The firm claimed in a Tumblr post that, thanks to the release of more than 1,500 pages of court documents from a case held in secret back in 2007-8, it can now share the details of its challenge to an amended law which it viewed as unconstitutional.

“The released documents underscore how we had to fight every step of the way to challenge the U.S. Government’s surveillance efforts,” Yahoo general counsel, Ron Bell, explained.

“At one point, the US Government threatened the imposition of $250,000 in fines per day if we refused to comply.”

The amendment in question meant agencies could demand access to Yahoo databases, but the firm said it resisted, refusing to comply with what it viewed as “unconstitutional and overboard surveillance.”

Its challenge and subsequent appeal failed and the Foreign Intelligence Surveillance Court (FISC) upheld the predecessor to Section 702 of the FISA Amendments Act.

FISC and FISC-R are secret courts which oversee requests by the government for surveillance and other orders in national security investigations.

“A decision to open FISC or FISC-R records to the public is extremely rare.

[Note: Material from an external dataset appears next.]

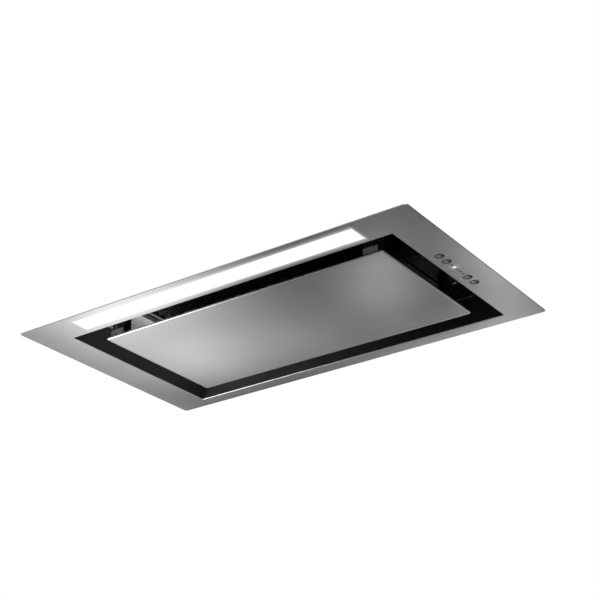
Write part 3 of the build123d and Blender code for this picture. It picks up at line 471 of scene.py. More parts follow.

Now that the FISC-R has agreed to unseal the proceedings at our request, we are working to make these documents available,” explained Bell.

“We consider this an important win for transparency, and hope that these records help promote informed discussion about the relationship between privacy, due process, and intelligence gathering.”

The irony, of course, is that the NSA is alleged to have lifted Yahoo user data in secret anyway.

The huge fine Yahoo was threatened with would have meant the firm paying out $91.3m per year.

Over the past five years, the firm has had an average quarterly net income of $425m, so the fine would have eaten up around 20% of that.